**What is expected:** Report how many lines contain the word "joints", with no other text.

JSON records of objects

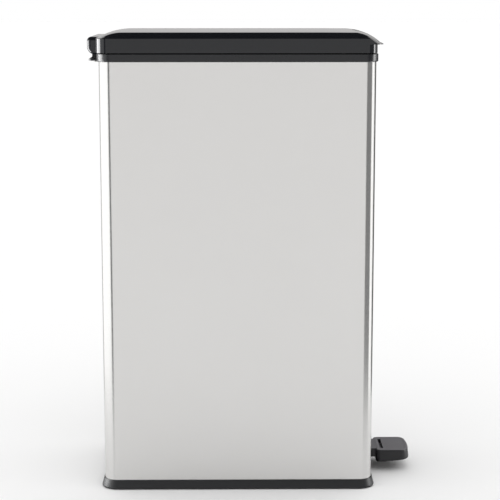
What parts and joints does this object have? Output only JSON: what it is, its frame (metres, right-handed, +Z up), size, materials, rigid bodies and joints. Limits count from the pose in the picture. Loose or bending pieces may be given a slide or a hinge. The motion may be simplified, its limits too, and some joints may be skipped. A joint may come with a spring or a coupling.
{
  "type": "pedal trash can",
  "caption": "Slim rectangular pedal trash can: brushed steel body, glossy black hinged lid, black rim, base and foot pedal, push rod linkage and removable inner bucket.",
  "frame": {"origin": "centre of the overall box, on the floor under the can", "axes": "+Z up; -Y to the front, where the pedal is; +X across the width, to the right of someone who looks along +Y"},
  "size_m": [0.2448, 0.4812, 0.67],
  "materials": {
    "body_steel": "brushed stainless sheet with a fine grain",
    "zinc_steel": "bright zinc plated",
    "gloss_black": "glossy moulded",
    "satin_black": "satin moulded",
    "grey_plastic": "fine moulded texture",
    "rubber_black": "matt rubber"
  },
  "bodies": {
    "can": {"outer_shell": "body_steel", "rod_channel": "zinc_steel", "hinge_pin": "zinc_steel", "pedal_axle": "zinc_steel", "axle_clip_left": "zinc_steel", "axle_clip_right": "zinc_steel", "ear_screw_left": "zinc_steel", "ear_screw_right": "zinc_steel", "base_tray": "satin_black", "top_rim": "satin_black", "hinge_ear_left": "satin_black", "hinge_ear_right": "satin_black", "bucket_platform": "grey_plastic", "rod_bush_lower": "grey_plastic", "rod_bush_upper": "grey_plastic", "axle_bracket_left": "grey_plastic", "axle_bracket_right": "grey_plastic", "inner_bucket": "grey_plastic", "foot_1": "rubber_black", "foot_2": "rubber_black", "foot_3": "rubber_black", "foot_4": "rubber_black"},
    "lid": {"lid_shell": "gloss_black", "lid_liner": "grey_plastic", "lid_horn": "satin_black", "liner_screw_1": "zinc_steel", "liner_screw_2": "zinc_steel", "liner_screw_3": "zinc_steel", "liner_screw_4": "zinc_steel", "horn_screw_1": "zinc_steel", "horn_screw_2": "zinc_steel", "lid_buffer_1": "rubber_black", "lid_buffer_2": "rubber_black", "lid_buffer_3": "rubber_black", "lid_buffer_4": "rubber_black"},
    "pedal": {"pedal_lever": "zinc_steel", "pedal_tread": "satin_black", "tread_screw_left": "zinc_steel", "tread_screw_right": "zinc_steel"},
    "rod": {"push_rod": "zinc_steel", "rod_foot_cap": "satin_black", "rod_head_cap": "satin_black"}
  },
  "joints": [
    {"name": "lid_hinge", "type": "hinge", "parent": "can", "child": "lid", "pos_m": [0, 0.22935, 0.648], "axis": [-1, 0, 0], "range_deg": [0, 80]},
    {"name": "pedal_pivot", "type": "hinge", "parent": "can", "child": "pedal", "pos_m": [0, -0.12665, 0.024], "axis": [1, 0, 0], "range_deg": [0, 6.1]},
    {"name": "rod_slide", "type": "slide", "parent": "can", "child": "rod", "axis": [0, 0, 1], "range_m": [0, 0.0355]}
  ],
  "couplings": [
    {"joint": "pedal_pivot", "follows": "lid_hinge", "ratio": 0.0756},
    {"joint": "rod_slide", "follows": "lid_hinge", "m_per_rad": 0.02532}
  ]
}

* * *

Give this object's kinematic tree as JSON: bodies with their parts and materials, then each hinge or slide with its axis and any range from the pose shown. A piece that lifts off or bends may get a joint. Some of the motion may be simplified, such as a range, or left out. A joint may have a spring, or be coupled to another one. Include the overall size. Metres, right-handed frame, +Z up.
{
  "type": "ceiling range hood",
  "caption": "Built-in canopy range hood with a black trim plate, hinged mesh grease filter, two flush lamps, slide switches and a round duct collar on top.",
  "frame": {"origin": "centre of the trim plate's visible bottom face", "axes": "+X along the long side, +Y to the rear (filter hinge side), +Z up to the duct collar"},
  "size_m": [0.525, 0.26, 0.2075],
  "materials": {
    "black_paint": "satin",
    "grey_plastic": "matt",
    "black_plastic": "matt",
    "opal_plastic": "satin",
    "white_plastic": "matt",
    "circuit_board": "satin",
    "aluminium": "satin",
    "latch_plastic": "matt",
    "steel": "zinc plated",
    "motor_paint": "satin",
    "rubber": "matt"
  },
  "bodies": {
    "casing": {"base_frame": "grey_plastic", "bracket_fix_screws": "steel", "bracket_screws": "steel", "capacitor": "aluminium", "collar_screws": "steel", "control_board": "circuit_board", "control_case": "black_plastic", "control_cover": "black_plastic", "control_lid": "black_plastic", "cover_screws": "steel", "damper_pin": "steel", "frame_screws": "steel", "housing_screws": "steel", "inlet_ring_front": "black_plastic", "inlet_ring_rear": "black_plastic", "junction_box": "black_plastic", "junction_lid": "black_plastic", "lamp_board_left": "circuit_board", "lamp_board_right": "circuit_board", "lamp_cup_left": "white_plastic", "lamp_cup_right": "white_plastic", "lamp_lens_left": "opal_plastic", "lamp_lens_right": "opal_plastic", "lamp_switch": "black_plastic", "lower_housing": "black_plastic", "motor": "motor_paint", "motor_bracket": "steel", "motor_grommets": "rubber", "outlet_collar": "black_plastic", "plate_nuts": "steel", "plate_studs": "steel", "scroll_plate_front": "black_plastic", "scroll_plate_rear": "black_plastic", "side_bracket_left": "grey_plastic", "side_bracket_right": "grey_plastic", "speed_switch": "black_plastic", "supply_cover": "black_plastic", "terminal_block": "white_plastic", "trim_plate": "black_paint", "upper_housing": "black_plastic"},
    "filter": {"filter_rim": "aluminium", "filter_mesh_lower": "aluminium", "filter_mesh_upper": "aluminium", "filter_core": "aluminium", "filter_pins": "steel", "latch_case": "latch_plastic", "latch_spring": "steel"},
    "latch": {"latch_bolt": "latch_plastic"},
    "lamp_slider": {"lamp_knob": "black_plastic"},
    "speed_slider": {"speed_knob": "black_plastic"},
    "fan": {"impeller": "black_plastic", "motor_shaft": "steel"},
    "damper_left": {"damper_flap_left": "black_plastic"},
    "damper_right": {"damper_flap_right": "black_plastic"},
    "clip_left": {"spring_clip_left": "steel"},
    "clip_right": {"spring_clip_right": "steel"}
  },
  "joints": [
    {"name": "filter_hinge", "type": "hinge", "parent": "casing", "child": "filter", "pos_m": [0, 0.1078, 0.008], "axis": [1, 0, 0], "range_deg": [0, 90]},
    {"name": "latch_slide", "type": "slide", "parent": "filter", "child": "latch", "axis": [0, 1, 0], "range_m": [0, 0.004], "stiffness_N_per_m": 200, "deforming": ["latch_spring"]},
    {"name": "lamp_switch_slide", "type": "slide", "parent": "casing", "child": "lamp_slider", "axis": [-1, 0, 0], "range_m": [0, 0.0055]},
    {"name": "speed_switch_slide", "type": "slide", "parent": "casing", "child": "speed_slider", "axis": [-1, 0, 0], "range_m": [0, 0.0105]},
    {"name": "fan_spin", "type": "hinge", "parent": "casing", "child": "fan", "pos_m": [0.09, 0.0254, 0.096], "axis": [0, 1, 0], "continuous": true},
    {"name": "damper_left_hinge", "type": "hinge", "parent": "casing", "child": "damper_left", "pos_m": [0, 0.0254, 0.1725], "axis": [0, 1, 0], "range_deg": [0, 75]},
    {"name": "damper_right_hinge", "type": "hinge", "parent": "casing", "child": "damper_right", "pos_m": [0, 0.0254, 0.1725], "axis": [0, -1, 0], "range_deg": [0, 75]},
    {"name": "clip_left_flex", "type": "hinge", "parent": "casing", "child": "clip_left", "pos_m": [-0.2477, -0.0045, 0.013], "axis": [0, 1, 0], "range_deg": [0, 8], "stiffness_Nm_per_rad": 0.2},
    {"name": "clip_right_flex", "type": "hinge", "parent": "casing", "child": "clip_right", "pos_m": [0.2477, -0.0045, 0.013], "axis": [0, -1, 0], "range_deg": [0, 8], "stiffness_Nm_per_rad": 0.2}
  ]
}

--

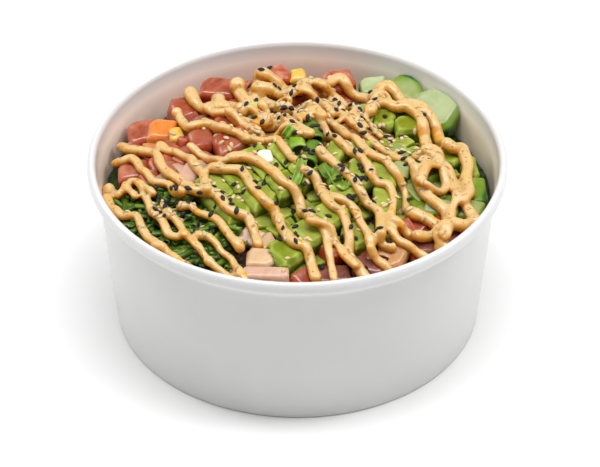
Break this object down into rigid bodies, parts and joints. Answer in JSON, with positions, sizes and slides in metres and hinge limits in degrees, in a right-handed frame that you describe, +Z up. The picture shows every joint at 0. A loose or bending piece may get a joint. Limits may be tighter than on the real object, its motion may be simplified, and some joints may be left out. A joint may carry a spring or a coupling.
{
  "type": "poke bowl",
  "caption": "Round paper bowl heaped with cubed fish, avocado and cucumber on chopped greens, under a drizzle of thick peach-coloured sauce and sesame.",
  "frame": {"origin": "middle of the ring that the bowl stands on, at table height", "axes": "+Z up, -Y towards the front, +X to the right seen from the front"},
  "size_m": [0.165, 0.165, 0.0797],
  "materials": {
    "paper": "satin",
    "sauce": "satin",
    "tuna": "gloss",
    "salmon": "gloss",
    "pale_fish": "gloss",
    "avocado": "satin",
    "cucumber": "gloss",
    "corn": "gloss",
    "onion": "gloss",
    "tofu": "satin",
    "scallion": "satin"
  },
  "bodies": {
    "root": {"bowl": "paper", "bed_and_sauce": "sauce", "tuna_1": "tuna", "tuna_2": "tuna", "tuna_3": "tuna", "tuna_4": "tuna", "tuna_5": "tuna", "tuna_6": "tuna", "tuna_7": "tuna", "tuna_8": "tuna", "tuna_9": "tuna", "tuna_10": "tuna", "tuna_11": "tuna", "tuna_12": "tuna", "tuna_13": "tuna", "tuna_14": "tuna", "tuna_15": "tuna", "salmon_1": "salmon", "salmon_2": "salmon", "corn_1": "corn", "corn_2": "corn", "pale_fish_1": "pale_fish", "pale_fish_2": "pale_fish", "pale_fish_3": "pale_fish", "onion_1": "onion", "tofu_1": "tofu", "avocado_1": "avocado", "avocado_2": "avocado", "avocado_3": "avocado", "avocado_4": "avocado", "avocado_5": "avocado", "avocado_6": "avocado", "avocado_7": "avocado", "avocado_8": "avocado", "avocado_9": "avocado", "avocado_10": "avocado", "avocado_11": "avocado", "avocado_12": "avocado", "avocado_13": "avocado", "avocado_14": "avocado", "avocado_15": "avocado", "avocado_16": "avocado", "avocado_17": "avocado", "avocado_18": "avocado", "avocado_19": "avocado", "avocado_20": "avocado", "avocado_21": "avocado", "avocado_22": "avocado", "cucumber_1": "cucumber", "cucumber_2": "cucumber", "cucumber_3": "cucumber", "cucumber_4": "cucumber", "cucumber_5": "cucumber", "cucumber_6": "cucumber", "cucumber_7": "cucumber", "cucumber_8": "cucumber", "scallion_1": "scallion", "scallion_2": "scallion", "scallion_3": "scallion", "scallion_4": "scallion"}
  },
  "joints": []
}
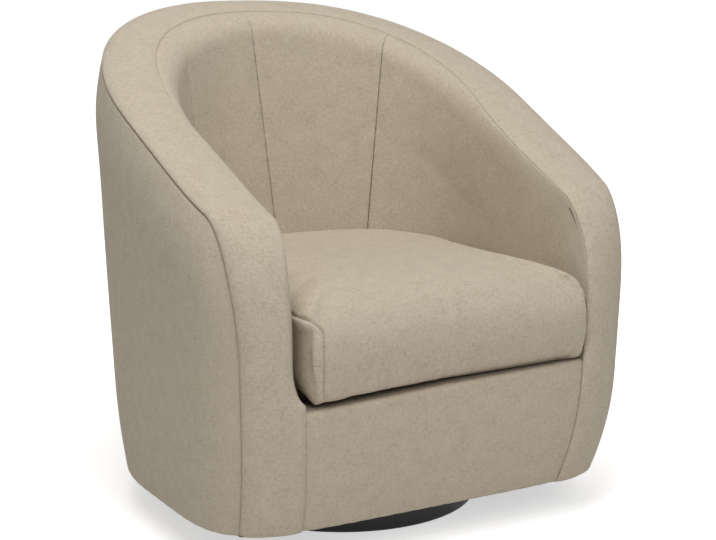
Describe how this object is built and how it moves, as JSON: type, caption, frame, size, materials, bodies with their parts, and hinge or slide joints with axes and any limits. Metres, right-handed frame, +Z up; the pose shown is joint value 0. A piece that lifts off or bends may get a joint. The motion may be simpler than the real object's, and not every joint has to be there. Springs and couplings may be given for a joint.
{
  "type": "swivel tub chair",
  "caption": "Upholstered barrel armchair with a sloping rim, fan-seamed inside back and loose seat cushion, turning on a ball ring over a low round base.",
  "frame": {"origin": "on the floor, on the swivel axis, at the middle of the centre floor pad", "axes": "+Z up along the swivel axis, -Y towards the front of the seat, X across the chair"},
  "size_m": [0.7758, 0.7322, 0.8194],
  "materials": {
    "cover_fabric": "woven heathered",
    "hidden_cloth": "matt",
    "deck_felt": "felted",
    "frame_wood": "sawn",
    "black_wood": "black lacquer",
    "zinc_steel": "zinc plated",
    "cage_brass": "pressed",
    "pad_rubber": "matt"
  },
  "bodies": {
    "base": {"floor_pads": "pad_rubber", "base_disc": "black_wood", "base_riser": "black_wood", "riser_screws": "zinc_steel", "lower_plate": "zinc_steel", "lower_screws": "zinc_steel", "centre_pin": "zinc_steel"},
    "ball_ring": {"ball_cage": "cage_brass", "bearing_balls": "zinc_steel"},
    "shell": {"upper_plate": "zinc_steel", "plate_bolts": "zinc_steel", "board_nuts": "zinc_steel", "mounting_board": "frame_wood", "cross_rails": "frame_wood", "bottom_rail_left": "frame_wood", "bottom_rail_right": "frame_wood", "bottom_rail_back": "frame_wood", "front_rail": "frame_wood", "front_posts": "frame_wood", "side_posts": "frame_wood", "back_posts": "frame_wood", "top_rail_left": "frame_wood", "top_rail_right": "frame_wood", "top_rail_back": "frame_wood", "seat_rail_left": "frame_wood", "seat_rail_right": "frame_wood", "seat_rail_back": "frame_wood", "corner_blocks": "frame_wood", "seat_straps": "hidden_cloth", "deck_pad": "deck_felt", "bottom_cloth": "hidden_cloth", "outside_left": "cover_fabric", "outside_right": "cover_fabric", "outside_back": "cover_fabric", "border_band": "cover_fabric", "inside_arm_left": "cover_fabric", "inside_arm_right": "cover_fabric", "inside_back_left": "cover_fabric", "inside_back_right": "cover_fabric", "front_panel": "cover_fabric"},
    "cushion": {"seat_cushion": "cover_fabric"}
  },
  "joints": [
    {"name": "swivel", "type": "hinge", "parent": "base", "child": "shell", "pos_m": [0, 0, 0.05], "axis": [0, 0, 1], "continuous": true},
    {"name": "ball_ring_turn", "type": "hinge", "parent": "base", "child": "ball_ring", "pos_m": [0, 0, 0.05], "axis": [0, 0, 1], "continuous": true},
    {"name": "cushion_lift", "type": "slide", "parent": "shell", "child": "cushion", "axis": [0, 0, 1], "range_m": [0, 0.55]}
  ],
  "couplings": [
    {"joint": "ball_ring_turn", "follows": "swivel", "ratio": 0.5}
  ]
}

**Worked solution:** 7